On the 5 minute 'about the show' segment (also available on HBO On Demand) the show's creator talked about how this show would have more graphic and intense sex because these people were actually in relationships, it wasn't just going to be meaningless sex that is typical in adult film or television series. But when I'm watching a show (especially the pilot episode) I actually don't want there to be graphic sex. I know they're having sex if they start getting into it and then show them naked doing 'something' for about 15 seconds and then that's it, but when you've got a run-on scene of it for about 5 minutes it seems to be more of a porno than a television show.
The reason I gave this a 6 out of 10 is because of the characters and relationships. They both seem perfect for how the show can go, and how far it will go. My only hope is that they tone down the sex just a little.
During all but the last few minutes of the show I was saddened to see that they showed the oldest couple for only about 5 minutes. It was very heart-warming to see a couple that have been together for many years be so great to each other and then have the comparison for the other characters. But they were only on-screen for about 5 minutes until the end. Which, I don't know about anybody else, but I most certainly don't want to think that 70-year-old married couples do what this couple did during the last 3 minutes of this show's pilot.

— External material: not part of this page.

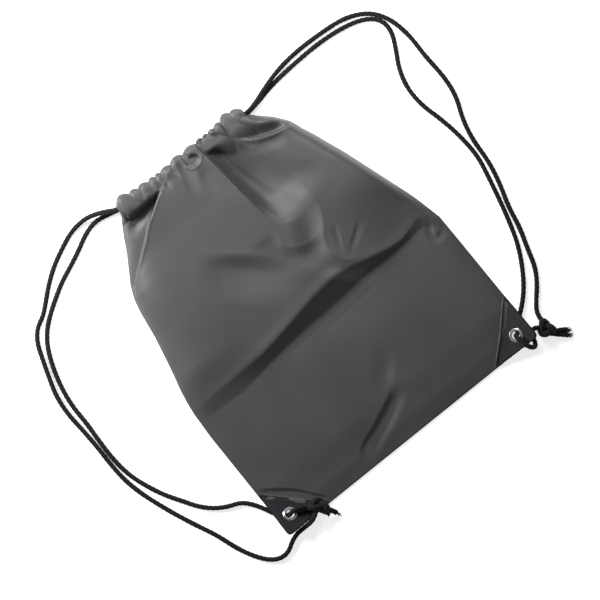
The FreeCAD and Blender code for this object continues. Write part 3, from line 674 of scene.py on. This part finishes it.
# ------------------------ corner patches
EYELET = np.array((1.8, 17.47))  # place on the patch: along its long edge, and from it to the tip
HOLE = 4.95
PATCH_FRONT = (1.05, 1.98)       # the levels between which each patch sheet lies, out of the corner
PATCH_BACK = (0.02, 0.72)
PATCH_OVER = (0.6, 0.8, 0.3)     # how far a patch goes past its corner: ends, long edge, tip
PATCH_ROUND = (1.2, 1.2, 6.0)    # rounding of its two ends and its tip
RIM_POINTS = 160
RIM_RINGS = 22
EDGE_TURN = 0.35                 # how far the sheet's edges turn in over their last millimetre


def outwards(side):
    """The level direction from the bag to a lower corner's tip."""
    return np.array([side, -1.0, 0.0]) / math.sqrt(2)


def corner_frame(side):
    """Origin at the middle of the long edge, X along it, Y up the slope to the tip, Z out of it."""
    middle = np.array([side * (HALF_WIDTH - PATCH_LEG / 2), BOTTOM + PATCH_LEG / 2, 0.0])
    along = np.cross(outwards(side), (0, 0, 1))
    slope = outwards(side) * math.cos(TILT) + np.array([0, 0, math.sin(TILT)])
    return middle, along, slope, np.cross(along, slope)


def patch_outline():
    """The triangle with its corners rounded, as evenly spaced points."""
    ends, base, tip = PATCH_OVER
    corners = np.array([(-PATCH_HALF - ends, -base), (PATCH_HALF + ends, -base),
                        (0.0, PATCH_REACH + tip)])
    border = []
    for index, radius in enumerate(PATCH_ROUND):
        here = corners[index]
        a = here + unit(corners[index - 1] - here) * radius
        b = here + unit(corners[(index + 1) % 3] - here) * radius
        for t in np.linspace(0, 1, 7):
            border.append((1 - t) ** 2 * a + 2 * t * (1 - t) * here + t * t * b)
    return resample(np.array(border), RIM_POINTS, closed=True)


def patch_swell(spot):
    """How far a patch stands off its level: raised along its long edge, and slightly wavy."""
    u, v = spot
    lift = 0.36 * math.exp(-max(v, 0.0) / 3.0)
    wave = 0.10 * math.sin(u / 7.0) * math.exp(-((v - 3.0) / 9.0) ** 2)
    return lift + wave * float(smooth((np.linalg.norm(spot - EYELET) - 8.0) / 6.0))


def patch_piece(name, side, levels):
    """A triangular sheet with a round hole, a rounded tip, and turned edges."""
    middle, along, slope, out = corner_frame(side)
    outer = patch_outline()
    points = []
    for level, sign in zip(reversed(levels), (1, -1)):
        for t in np.linspace(0, 1, RIM_RINGS):
            for place in outer:
                rim = EYELET + unit(place - EYELET) * HOLE
                spot = rim + (place - rim) * t
                near_edge = max(0.0, 1 - np.linalg.norm(place - spot))
                lift = level - EDGE_TURN * near_edge ** 2 * sign + patch_swell(spot)
                points.append(middle + along * spot[0] + slope * spot[1] + out * lift)
    size = RIM_RINGS * RIM_POINTS
    sheet = grid_faces(RIM_RINGS, RIM_POINTS, around=True)
    faces = flipped(sheet) + [tuple(size + i for i in face) for face in sheet]
    for ring, outside in ((0, False), (RIM_RINGS - 1, True)):
        for step in range(RIM_POINTS):
            a = ring * RIM_POINTS + step
            b = ring * RIM_POINTS + (step + 1) % RIM_POINTS
            wall = (a, b, b + size, a + size)
            faces.append(tuple(reversed(wall)) if outside else wall)
    return new_mesh(name, points, faces)


def welt(name, side):
    """The cloth's turned edge, standing up as a thin roll along a patch's long edge."""
    middle, along, _, _ = corner_frame(side)
    towards = outwards(side)
    upwards = np.array([0, 0, 1.0])
    around, count, radius = 10, 120, 0.85
    points = []
    for t in np.linspace(0, 1, count):
        spot = middle + along * (PATCH_HALF - 1.0) * (2 * t - 1)
        spot = spot - towards * (1.3 + 0.5 * math.sin(9 * t))
        x, y = spot[:1], spot[1:2]
        left, right = outline_at(y)
        base = front_height(x, y, x - left, right - x)[0] + corner_rise(x, y)[0]
        spot[2] = base + CLOTH_THICK
        swell = radius * (1 + 0.18 * math.sin(23 * t)) * min(1.0, 9 * t + 0.2, 9 * (1 - t) + 0.2)
        for step in range(around):
            angle = 2 * math.pi * step / around
            points.append(spot + swell * (towards * math.cos(angle) + upwards * math.sin(angle)))
    return new_mesh(name, points, grid_faces(count, around, around=True))


right_welt = welt("right_turned_edge", 1)

patches = {}
for side, word in ((-1, "left"), (1, "right")):
    patches[word + "_front"] = patch_piece(f"{word}_patch_front", side, PATCH_FRONT)
    patches[word + "_back"] = patch_piece(f"{word}_patch_back", side, PATCH_BACK)


# ------------------------ knots
KNOT_STEPS = 220
KNOT_RADIUS = 3.2
TAIL_RADIUS = 2.85
YARNS = 14
YARN_RADIUS = 0.42
YARN_LOWEST = 0.7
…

I have always watched new shows with an open mind, which is why I'm willing to watch the second episode of this show as well. I also get the point that the creator is trying to make which is that sex is beautiful and part of everybody's life no matter how, when, or what they do when they do it. But when you're trying to actually have an outstanding plot with very great characters in the mix, it's just not very possible.
I hope you enjoy the pilot if you watch it!